▶ _Your objective_
Restate every line of the material, word for word.

START Source material

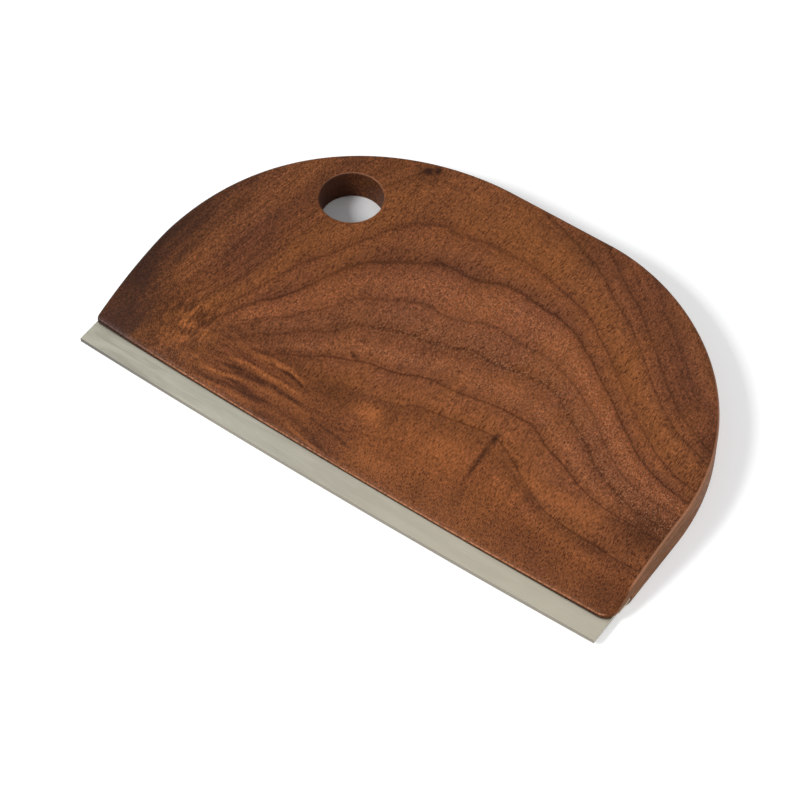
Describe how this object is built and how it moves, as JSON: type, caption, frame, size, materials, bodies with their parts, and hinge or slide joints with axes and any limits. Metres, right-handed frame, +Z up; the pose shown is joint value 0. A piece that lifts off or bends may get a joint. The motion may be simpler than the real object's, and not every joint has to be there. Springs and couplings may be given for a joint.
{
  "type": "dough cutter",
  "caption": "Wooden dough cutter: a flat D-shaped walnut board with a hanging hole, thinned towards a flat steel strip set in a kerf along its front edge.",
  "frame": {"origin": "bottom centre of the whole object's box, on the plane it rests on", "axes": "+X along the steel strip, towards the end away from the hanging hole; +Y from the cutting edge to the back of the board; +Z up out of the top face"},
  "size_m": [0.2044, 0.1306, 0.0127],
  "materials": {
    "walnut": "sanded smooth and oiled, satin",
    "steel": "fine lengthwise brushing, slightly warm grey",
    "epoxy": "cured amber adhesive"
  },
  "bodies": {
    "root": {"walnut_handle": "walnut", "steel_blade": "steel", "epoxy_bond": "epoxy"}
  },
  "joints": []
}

END Source material

▶ _Final result_
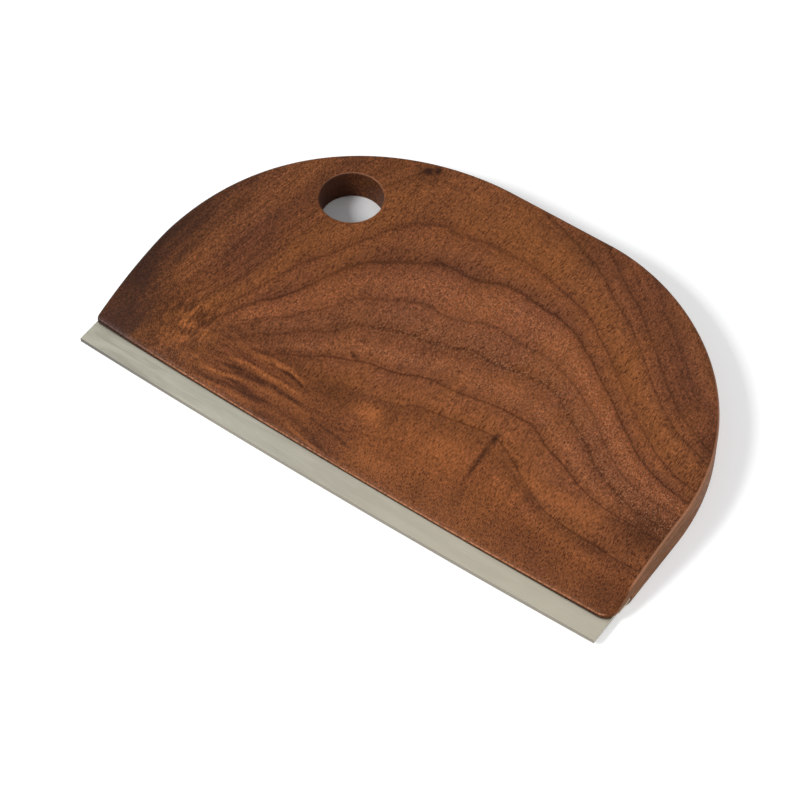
Describe how this object is built and how it moves, as JSON: type, caption, frame, size, materials, bodies with their parts, and hinge or slide joints with axes and any limits. Metres, right-handed frame, +Z up; the pose shown is joint value 0. A piece that lifts off or bends may get a joint. The motion may be simpler than the real object's, and not every joint has to be there. Springs and couplings may be given for a joint.
{
  "type": "dough cutter",
  "caption": "Wooden dough cutter: a flat D-shaped walnut board with a hanging hole, thinned towards a flat steel strip set in a kerf along its front edge.",
  "frame": {"origin": "bottom centre of the whole object's box, on the plane it rests on", "axes": "+X along the steel strip, towards the end away from the hanging hole; +Y from the cutting edge to the back of the board; +Z up out of the top face"},
  "size_m": [0.2044, 0.1306, 0.0127],
  "materials": {
    "walnut": "sanded smooth and oiled, satin",
    "steel": "fine lengthwise brushing, slightly warm grey",
    "epoxy": "cured amber adhesive"
  },
  "bodies": {
    "root": {"walnut_handle": "walnut", "steel_blade": "steel", "epoxy_bond": "epoxy"}
  },
  "joints": []
}